MANILA, Philippines - The ruling of the Commission on Elections (Comelec) Second Division to disqualify Sen. Grace Poe from the 2016 presidential elections has valid grounds that would be tough to contest, three legal experts said yesterday.
Election law experts Romulo Macalintal and Carlo Vistan and litigation lawyer Raymond Fortun said the Comelec resolution disqualifying Poe for lack of 10-year residency had legal and factual bases.
“The decision of the Second Division appears to be supported by factual and legal arguments, especially on the residency issue, where Poe admitted a residency of only six years and six months when she filed her certificate of candidacy (COC) for the May 2013 elections,” Macalintal said.
Vistan agreed, saying it was Poe’s admission on her actual period of residency in her previous COC that caused her disqualification.
He said the Comelec division was correct in considering the 2013 COC as an “admission against her interest.”
“That kind of evidence, statements or admission against one’s own interest, that’s a very good evidence against a person. In other words, you cannot contradict now what you had said earlier,” Vistan said.
Fortun, for his part, believes that Poe’s appeal of the ruling would be an uphill battle.
“From experience, a unanimous decision is already an ominous sign. It is highly unlikely that these same commissioners would change their mind,” Fortun said, referring to Second Division commissioners Al Parreño, Arthur Lim and Sheriff Abas.
Macalintal and Vistan shared the same view on Poe’s appeal.
“In that sense it will be difficult for her to seek a reversal of the Comelec division’s ruling against her, since the primary evidence is her own declaration that will contradict her 10-year claim,” Vistan added.
Vistan believes the Second Division’s decision might even affect the outcome of the three other disqualification petitions lodged against Poe before the poll body’s First Division.
Macalintal agreed: “Poe needs new and material evidence to overturn the division ruling.

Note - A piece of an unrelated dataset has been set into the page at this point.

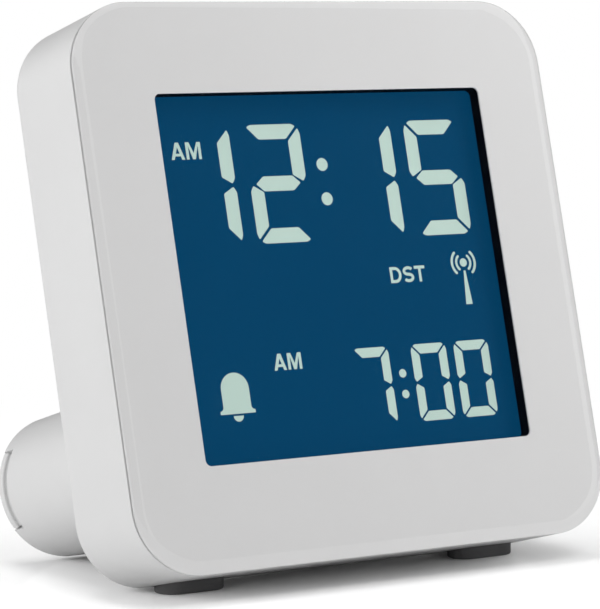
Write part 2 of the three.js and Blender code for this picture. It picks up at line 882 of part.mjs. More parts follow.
// Each contact plate has a tail through the floor of the bay
function contactTails() {
  const plates = [
    { name: "contact_bridge", side: -1, near: cellInnerY, far: cellOuterY },
    { name: "contact_positive", side: 1, near: cellInnerY, far: cellInnerY },
    { name: "contact_negative", side: 1, near: cellOuterY, far: cellOuterY },
  ];
  return plates.map((plate) => {
    const inner = plate.side * bayHalf;
    const outer = plate.side * (bayHalf + contactSheet);
    const left = Math.min(inner, outer);
    const right = Math.max(inner, outer);
    const z = footCentre + (plate.name === "contact_negative" ? bayRadius - tailGap - tailHalf : 0);
    const tail = block(left, right, bayFront - tailReach, plate.far, z - tailHalf, z + tailHalf);
    const slot = block(
      left - seat, right + seat, shellInnerBack - 1, bayFront + film,
      z - tailHalf - seat, z + tailHalf + seat);
    return { ...plate, left, right, inner, tailTop: z + tailHalf, tail, slot };
  });
}

function contact(plate) {
  const half = contactPlateHalf;
  const { left, right, near, far } = plate;
  let body = solid(block(left, right, near - half, far + half, footCentre - half, footCentre + half));
  body = joined(body, plate.tail);
  if (plate.name === "contact_negative") {
    body = joined(body, block(left, right, near - tailHalf, far, footCentre, plate.tailTop));
  }
  const turned = (geometry, y) => {
    const facing = plate.side > 0 ? geometry.rotateY(Math.PI) : geometry;
    return facing.translate(plate.inner, y, footCentre);
  };
  if (plate.name !== "contact_positive") {
    const springY = plate.side < 0 ? near : far;
    body = joined(body, turned(contactSpring(), springY));
  }
  if (plate.name !== "contact_negative") {
    const bumpY = plate.side < 0 ? far : near;
    body = joined(body, turned(contactBumpDome(), bumpY));
  }
  return surface(body);
}

// Pan-head screw with a cross recess, its head towards the back
function screw(length) {
  const radius = screwHead / 2;
  const shank = screwShank / 2;
  const top = length + screwHeadHeight;
  const profile = [
    [0, 0], [shank - screwTip, 0], [shank, 2 * screwTip], [shank, length], [radius, length],
    [radius, length + screwHeadHeight * 0.55], [radius * 0.8, length + screwHeadHeight * 0.92], [0, top],
  ].map(([r, y]) => new THREE.Vector2(r, y));
  const arm = crossLength / 2;
  const slit = crossWidth / 2;
  return surface(cutBy(
    solid(new THREE.LatheGeometry(profile, 12)),
    block(-arm, arm, top - crossDepth, top + 1, -slit, slit),
    block(-slit, slit, top - crossDepth, top + 1, -arm, arm),
  ));
}

// Snooze bar: drawn upright about its own middle, its crown at the top
function barOutline(inset) {
  return pillOutline(snoozeHalf, snoozeWidth / 2 - inset, 0, 0, 12);
}

function upright(geometry) {
  return geometry.rotateX(Math.PI / 2).translate(0, snoozeY, 0);
}

function snoozeSlot() {
  return upright(prism(barOutline(-slide), bodyHeight - wall - 1, bodyHeight + 1));
}

function snoozeBar() {
  const flangeTop = bodyHeight - wall - seat;
  const flangeBottom = flangeTop - snoozeFlangeThickness;
  const top = bodyHeight + snoozeProud;
  const cap = loft(roundedRings(barOutline, flangeTop - merge, top, 0, snoozeEdge, 4));
  const half = snoozeLegWidth / 2;
  const legMiddle = solderSide + snoozeSwitchThickness / 2;
  const legNear = legMiddle - snoozeLegThickness / 2;
  const legFar = legMiddle + snoozeLegThickness / 2;
  const legBottom = snoozeSwitchTop + snoozeTravel + seat;
  return surface(joined(
    solid(upright(cap)),
    upright(prism(barOutline(-snoozeFlange), flangeBottom, flangeTop)),
    block(-half, half, legNear, legFar, legBottom, flangeBottom + merge),
  ));
}

// Side-acting switch at the top edge of the board, under the leg of the snooze bar
function snoozeSwitch() {
  const half = snoozeSwitchWidth / 2;
  const middle = solderSide + snoozeSwitchThickness / 2;
  const bodyTop = boardTop - snoozeSwitchInset;
  const body = solid(block(
    -half, half, solderSide, solderSide + snoozeSwitchThickness, boardTop - snoozeSwitchDepth, bodyTop));
  const plunger = block(
    -plungerWidth / 2, plungerWidth / 2, middle - plungerThickness / 2, middle + plungerThickness / 2,
    bodyTop - merge, snoozeSwitchTop);
  return surface(joined(body, plunger));
}

// Set button: crowned cap, collar that keeps it in the housing, and a stem to its switch
function buttonPlaces() {
  const first = -((buttonCount - 1) / 2) * buttonPitch;
  return Array.from({ length: buttonCount }, (_, order) => first + order * buttonPitch);
}

function setButton() {
  const radius = buttonDiameter / 2;
  const collar = shellInnerBack - seat;
  const collarRadius = radius + buttonCollar;
  const collarFront = collar - buttonCollarThickness;
  const stemEnd = boardBack + buttonSwitchHeight + buttonTravel + seat;
  const top = bodyDepth + buttonProud;
  const soften = buttonEdge * (1 - Math.SQRT1_2);
  const profile = [
    [0, stemEnd], [stemRadius, stemEnd], [stemRadius, collarFront], [collarRadius, collarFront],
    [collarRadius, collar], [radius, collar], [radius, top - buttonEdge],
    [radius - soften, top - soften], [radius - buttonEdge, top], [0, top + buttonCrown],
  ].map(([r, y]) => new THREE.Vector2(r, y));
  return new THREE.LatheGeometry(profile, 18);
}

function buttonSwitch() {
  const half = buttonSwitchWidth / 2;
  const bodyBack = solderSide + buttonSwitchBody;
  const body = solid(block(-half, half, solderSide, bodyBack, -half, half));
  const cap = rod(0, 0, bodyBack - merge, boardBack + buttonSwitchHeight, buttonSwitchCap, 16);
  return surface(joined(body, cap));
}

// Alarm switch: knob through a slot, its lever, and the switch on the board
function switchSlotOutline() {
  const half = (knobLength + knobTravel) / 2 + slide;
  const x = knobX + knobTravel / 2;
  const rise = knobWidth / 2 + slide;
  return roundedOutline(x - half, x + half, upperRow - rise, upperRow + rise, slotCorner, 4);
}

function alarmKnob() {
  const half = knobLength / 2;
  const rise = knobWidth / 2;
  const top = bodyDepth + knobProud;
  const collar = shellInnerBack - seat;
  const outline = (inset) => roundedOutline(
    -half + inset, half - inset, -rise + inset, rise - inset, knobCorner, 4);
  const cap = loft(roundedRings(outline, collar - merge, top, 0, knobEdge, 2));
  const reach = half + knobTravel + knobFlangeReach;
  const flange = block(
    -reach, reach, collar - knobFlangeThickness, collar, -knobFlangeHalf, knobFlangeHalf);
  const grooves = [-knobGroovePitch, 0, knobGroovePitch].map((x) => block(
    x - knobGrooveWidth / 2, x + knobGrooveWidth / 2, top - knobGrooveDepth, top + 1,
    -knobWidth, knobWidth));
  return surface(cutBy(joined(solid(cap), flange), ...grooves));
}

function alarmLever() {
  const far = shellInnerBack - seat - knobFlangeThickness - film;
  return block(-leverHalf, leverHalf, solderSide + leverFloor, far, -leverRise, leverRise);
}

function alarmSwitchBody() {
  const track = leverHalf + seat;
  const end = leverHalf + switchEndWall;
  const far = solderSide + switchBodyHeight;
  const body = solid(block(-end, knobTravel + end, solderSide, far, -switchBodyRise, switchBodyRise));
  const floor = solderSide + leverFloor - seat;
  const rise = leverRise + seat;
  return surface(cutBy(body, block(-track, knobTravel + track, floor, far + 1, -rise, rise)));
}

// Sounder can with its port towards the holes
function sounder() {
  const radius = sounderDiameter / 2;
  const portFloor = sounderHeight - sounderPort;
  const profile = [
    [0, 0], [radius - sounderEdge, 0], [radius, sounderEdge], [radius, sounderHeight - sounderEdge],
    [radius - sounderEdge, sounderHeight], [sounderPort, sounderHeight], [sounderPort, portFloor],
    [0, portFloor],
  ].map(([r, y]) => new THREE.Vector2(r, y));
  return new THREE.LatheGeometry(profile, 20);
}

function soundHolePlaces() {
  const places = [[sounderX, upperRow]];
  for (let step = 0; step < soundHoleCount; step += 1) {
    const angle = (2 * Math.PI * step) / soundHoleCount;
    places.push([
      sounderX + soundHolePitch * Math.cos(angle),
      upperRow + soundHolePitch * Math.sin(angle),
    ]);
  }
  return places;
}

// Assembly, from the front to the back
const spot = (x, y, z) => new THREE.Vector3(x, y, z);
place("front_panel", frontPanel(), clearAcrylic);
place("front_print", frontPrint(), whitePrint);
place("front_bezel", frontBezel(), whitePlastic);
place("lcd_gasket", lcdGasket(), blackPlastic);
place("lcd_front_glass", frontGlass(), displayBlue);
place("lcd_rear_glass", rearGlass(), displayBlue);
place("light_guide", lightGuide(), guidePlastic);
place("backlight_led_left", backlightLamp(), whitePlastic, spot(-lampX, 0, 0));
place("backlight_led_right", backlightLamp(), whitePlastic, spot(lampX, 0, 0));
place("lcd_holder", lcdHolder(), whitePlastic);
place("zebra_strip", zebraStrip(), rubberGrey);
place("main_board", mainBoard(), boardGreen);
place("controller_chip", controllerChip(), blackPlastic, spot(0, solderSide, buttonRow - chipDrop));
place("crystal", crystalCan(), bareSteel,
  spot(crystalX, solderSide + crystalRadius, buttonRow - crystalDrop));
place("receiver_module", receiverModule(), boardGreen,
  spot(receiverX, solderSide, buttonRow - receiverDrop));
place("antenna_rod", antennaBar(ferriteLength / 2, 0), ferriteGrey);
place("antenna_coil", antennaCoil(), copperWire);
place("sounder", sounder(), blackPlastic,
  spot(sounderX, shellInnerBack - seat - sounderHeight, upperRow));
place("rear_shell", rearShell(), whitePlastic);
place("snooze_bar", snoozeBar(), whitePlastic);
place("snooze_switch", snoozeSwitch(), blackPlastic);
buttonPlaces().forEach((x, order) => {
  place(`set_button_${order + 1}`, setButton(), whitePlastic, spot(x, 0, buttonRow));
  place(`button_switch_${order + 1}`, buttonSwitch(), blackPlastic, spot(x, 0, buttonRow));
});
place("alarm_switch_knob", alarmKnob(), whitePlastic, spot(knobX, 0, upperRow));
place("alarm_switch_lever", alarmLever(), blackPlastic, spot(knobX, 0, upperRow));
place("alarm_switch_body", alarmSwitchBody(), bareSteel, spot(knobX, 0, upperRow));
const housingScrewTip = bezelBack + postFloor + seat;
const housingScrewSeat = boardFront + bossFloor + seat;
housingScrewPlaces().forEach(([x, z], order) => {
  place(`housing_screw_${order + 1}`, screw(housingScrewSeat - housingScrewTip), bareSteel,
    spot(x, housingScrewTip, z));
});
const boardScrewTip = shellFront + boardPostFloor + seat;
boardScrewPlaces().forEach(([x, z], order) => {
  place(`board_screw_${order + 1}`, screw(solderSide - boardScrewTip), bareSteel,
    spot(x, boardScrewTip, z));
});
const nubTip = bayHalf - contactBump - seat;
place("battery_cell_inner", cell(), cellSleeve, spot(nubTip - cellLength, cellInnerY, footCentre));
place("battery_cell_outer", cell().rotateZ(Math.PI), cellSleeve,
  spot(cellLength - nubTip, cellOuterY, footCentre));
for (const plate of contactTails()) {
  place(plate.name, contact(plate), nickel);
}
place("battery_cover", batteryCover(), whitePlastic);
for (const [name, pad] of Object.entries(padPlaces)) {
  place(name, surface(padSolid(pad, 0)), rubberGrey);
}

// Stand the clock on the floor with the middle of its footprint at the origin
clock.updateMatrixWorld(true);
const bounds = new THREE.Box3().setFromObject(clock, true);
leaning.position.y = -(bounds.min.y + bounds.max.y) / 2;
leaning.position.z = -bounds.min.z;

export default clock;
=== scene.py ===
# Radio-controlled alarm clock: a white square body that leans back on a wide round-ended foot
import math

import bpy
import numpy as np
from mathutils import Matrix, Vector


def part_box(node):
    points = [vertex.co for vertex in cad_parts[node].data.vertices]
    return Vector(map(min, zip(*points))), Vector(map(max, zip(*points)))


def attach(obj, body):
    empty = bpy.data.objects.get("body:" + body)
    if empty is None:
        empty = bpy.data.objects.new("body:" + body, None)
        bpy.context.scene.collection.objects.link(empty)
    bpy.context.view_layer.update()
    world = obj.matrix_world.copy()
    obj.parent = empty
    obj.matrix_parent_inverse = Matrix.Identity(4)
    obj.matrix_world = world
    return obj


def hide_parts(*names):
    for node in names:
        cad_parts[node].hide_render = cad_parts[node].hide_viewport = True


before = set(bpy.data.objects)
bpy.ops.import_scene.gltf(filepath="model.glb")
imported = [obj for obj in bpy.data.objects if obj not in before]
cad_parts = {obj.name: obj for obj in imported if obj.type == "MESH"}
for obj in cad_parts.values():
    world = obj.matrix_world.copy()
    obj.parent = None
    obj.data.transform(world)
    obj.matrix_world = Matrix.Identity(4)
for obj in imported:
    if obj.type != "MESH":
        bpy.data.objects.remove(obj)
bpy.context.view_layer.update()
print("frame loaded with", len(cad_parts), "nodes")

# The body is drawn in a leaning frame of its own, in millimetres: across to the right, deep from the
# front surface, and up the face from its bottom edge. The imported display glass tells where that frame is
lean = math.radians(15)
leanSin = math.sin(lean)
leanCos = math.cos(lean)
glass = {
    "front": 3.65, "back": 4.75, "half": 27.85, "bottom": 9.8, "top": 64.85, "corner": 0.25, "edge": 0.15,
}
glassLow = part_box("lcd_front_glass")[0]
originY = glassLow.y * 1000 - glass["bottom"] * leanSin - glass["front"] * leanCos
originZ = glassLow.z * 1000 - glass["bottom"] * leanCos + glass["back"] * leanSin

body = {
    "halfWidth": 38, "height": 76, "corner": 9.2, "leastCorner": 0.2, "wall": 2, "shellFront": 1.88,
    "innerBack": 16.4, "depth": 18.4, "backEdge": 2.25, "rimEdge": 0.12, "innerFillet": 0.5,
    "cornerSteps": 22,
}
foot = {
    "half": 25.27, "centre": 16.76, "radius": 9.88, "wall": 1.8, "rear": 42.6, "rim": 0.6,
    "innerEdge": 0.25, "draft": math.radians(0.9), "bayFloor": 18.4, "floorRound": 0.4, "fillet": 0.7,
    "endSteps": 56, "notchAngle": math.radians(34), "notchDepth": 3.2,
}
past = 1  # how far a cutting shape runs past what it cuts
sunk = 0.2  # how far a joined shape reaches into its neighbour
sharpAngle = math.radians(32)  # edges past this angle stay sharp in the shading


# Coordinates side by side as the columns of an array, with a single number repeated as often as it takes
def columns(*parts):
    return np.stack(np.broadcast_arrays(*parts), axis=-1)


def quarterTurn(steps):
    return np.linspace(0, math.pi / 2, steps)


# Points at centre + (radiusX * cos, radiusZ * sin)
def around(x, z, radiusX, radiusZ, angles):
    return columns(x + radiusX * np.cos(angles), z + radiusZ * np.sin(angles))


# Turns leaning millimetres into metres of the object's frame: y grows with up * sin + deep * cos and
# z with up * cos - deep * sin
def leaningToObject(points):
    across, deep, up = points[..., 0], points[..., 1], points[..., 2]
    y = originY + up * leanSin + deep * leanCos
    z = originZ + up * leanCos - deep * leanSin
    return columns(across, y, z) / 1000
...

DNA results proving her ties with a Filipino parent might prove her being a natural-born Filipino citizen.
“But that is only one issue because she still has to hurdle the residency issue, which according to the Second Division, she made an admission against interest when she herself declared her said residency in her COC for senator,” he said.
Macalintal added the issue was complicated further by a separate disqualification case filed against Poe with the Senate Electoral Tribunal, in which three of its Supreme Court justice-members and one fellow senator all ruled that Poe should be disqualified as a senator for not being a natural-born Filipino.
“The issue of her citizenship was likewise strongly assailed by the Second Division, practically adopting the opinions of the three Supreme Court justices in the Senate Electoral Tribunal, who dissented from a petition to disqualify Poe as a sitting senator,” Macalintal said.
In its ruling, the Comelec Second Division sided with lawyer Estrella Elamparo’s petition that Poe failed to meet the 10-year residency requirement mandated by the Constitution for a presidential candidate.